Bref, une chronique de Colomba, supérieurement versifiée, sur le thème rajeuni des Deux sœurs de charité de Déranger...

J’ai peur d’être injuste. Mais j’en appelle à ceux qui sont vraiment chrétiens ou qui se souviennent de l’avoir été, et qui croient, ou qui ont cru, que Jésus est Dieu. Pour ceux-là, le Christ signifie ou a signifié, non seulement toute charité, mais peut-être plus essentiellement encore toute pureté. C’était à lui qu’ils pensaient dans leurs tentations, et c’était lui qu’ils craignaient dans les défaillances de leur âme et de leur corps. Et voilà qu’on nous le fait parler tantôt comme Gautier et tantôt comme Renan : comme tels artistes et tels sages que nous avons connus et qui furent de fort honnêtes gens, mais des hommes enfin, de pauvres hommes de chair et dont la sensibilité artistique, la science de la vie et l’indulgence sont peut-être un peu venues de ce qu’ils n’étaient ni parfaitement purs, ni parfaitement saints. On prête ainsi à Jésus une espèce de sensibilité, de sagesse et de miséricorde qui est, si je puis dire, à « base » dépêché; et c’est cela qui est offensant.

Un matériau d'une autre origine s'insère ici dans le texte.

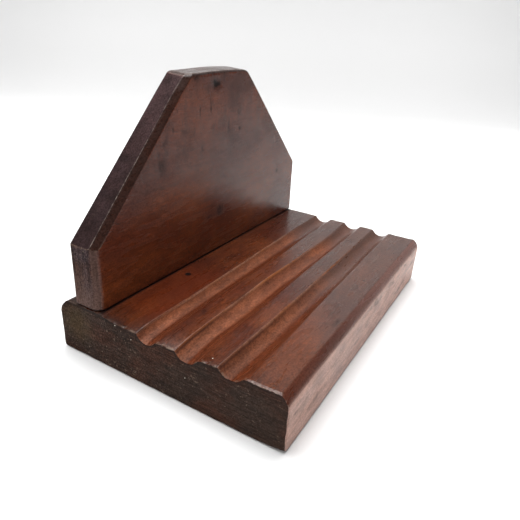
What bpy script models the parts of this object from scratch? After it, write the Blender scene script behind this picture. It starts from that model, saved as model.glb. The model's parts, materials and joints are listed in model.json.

Et puis il y a dans les Évangiles des paroles de Jésus qui ont été considérées comme divines, depuis dix-huit siècles, par d’innombrables âmes. Ces paroles, d’un sens profond et souvent d’un tour singulier, plus mystérieuses encore d’avoir passé d’un dialecte syriaque dans un grec et dans un latin barbares avant de nous être traduites dans la langue de nos mères, ont pris un caractère de grandeur et de sainteté à quoi rien ne ressemble. C’est en elles que Jésus paraît divin, et c’est en elles seules qu’il le peut paraître. Elles sont augustes, elles sont uniques : n’y touchez pas. Coudre des rimes à ces paroles sacrées, les ajuster à la mesure de l’alexandrin par le moyen d’ingénieux synonymes et de chevilles industrieuses, me semble une besogne indiciblement puérile ; et chercher à inventer des paroles « analogues » à celles-là me semble un attentat et une incongruité. Et je ne sais quoi d’irréductible, qui vient du plus profond de mon passé spirituel, s’insurge en moi, soit contre cette inconsciente impiété, soit contre cette monstrueuse faute de goût.